Queen of Trifles.

½ lb. “lady fingers,” or square sponge-cakes.

½ lb. macaroons.

½ lb. sweet almonds blanched.

½ lb. crystallized fruit, chopped fine.

1 cup sweet jelly or jam.

1 glass of brandy.

1 glass of best sherry.

Rose-water.

1 pint of cream, whipped.

1 pint of rich milk for custard.

4 eggs, whites and yolks separated.

1 table-spoonful corn-starch.

1 small cup sugar for custard.

A little powdered sugar for whipped cream.

Vanilla flavoring for custard.

Put sponge-cakes at the bottom of a large glass dish; wet with brandy, and cover thinly with jelly. Strew the minced fruits thickly upon this. Next come the macaroons. Wet with the wine and cover thickly with jelly. Set the dish in a cool place while you prepare the custard. This will give the cakes time to soak up the liquor.

Scald the milk; beat the yolks and sugar together and make a paste of the blanched almonds by pounding them in a Wedgewood mortar (or, in a stout bowl with a potato beetle), adding rose-water as you go on to prevent oiling. Stir this paste into the hot milk, and, a minute later, the yolks and sugar. Cook, stirring constantly, for three minutes more, when put in the corn-starch, wet up with cold milk. Let all thicken well and smoothly; take from the fire, beat up to break possible lumps, and turn out to cool.

Whip the cream, and sweeten to taste. Whisk the whites of the eggs stiff and mix thoroughly with the whipped cream. When the custard is perfectly cold, cover the cakes in the glass dish with it, and heap the cream on top.

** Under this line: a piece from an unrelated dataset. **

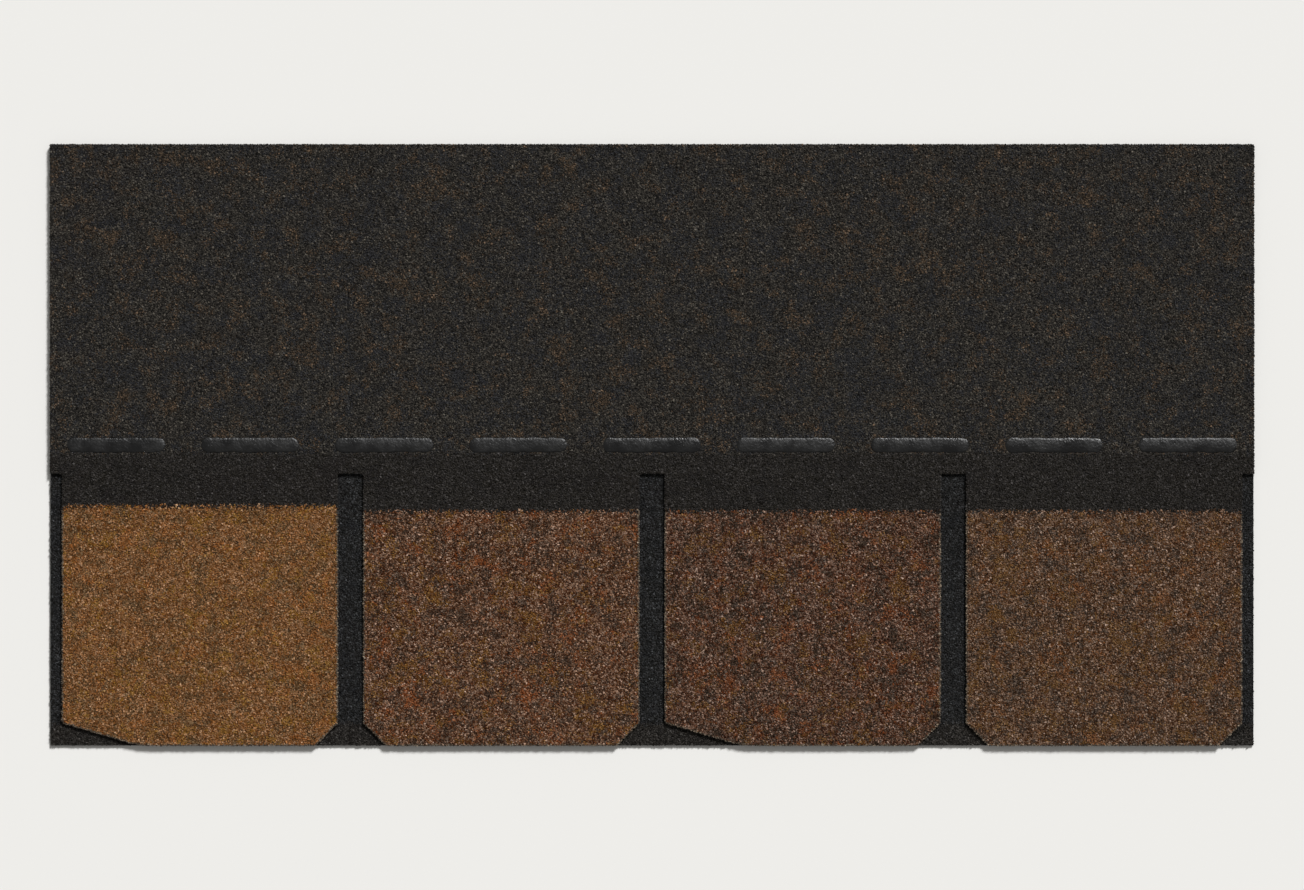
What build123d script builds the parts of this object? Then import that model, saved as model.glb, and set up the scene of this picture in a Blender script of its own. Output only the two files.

There is no better trifle than this.

Apple Snow. (No. 1.)

6 fine pippins.

2 cups powdered sugar.

1 lemon—juice and half the grated peel.

1 pint of milk for custard.

4 eggs.

Make a good custard of the milk, one cup of sugar and the yolks. Bake the apples, cores, skins and all, in a covered dish with a little water in the bottom to prevent burning. The apples should be so tender that a straw will pierce them. Take off the skins and scrape out the pulp. Mix in the sugar and lemon. Whip the whites of the eggs light, and beat in the pulp by degrees until very white and firm. Put the custard, when cold, into the bottom of a glass bowl and pile the snow upon it.

Apple Snow. (No. 2.)

½ lb. macaroons.

1 cup good custard.

4 fine pippins (raw).

Whites of 4 eggs.

½ cup powdered sugar.

Put the macaroons in the bottom of a glass dish, and cover with the custard before you make the snow. Whisk the eggs and sugar to a méringue before paring the apples. Peel and grate each directly into the frothed egg and sugar, and whip in quickly before touching the next. The pulp will better preserve its color if thus coated before the air can affect it. It is well for one person to hold the egg-beater and work in the apple while an assistant grates it. Pile upon the soaked macaroons and set on ice until wanted. It should be eaten soon after it is made.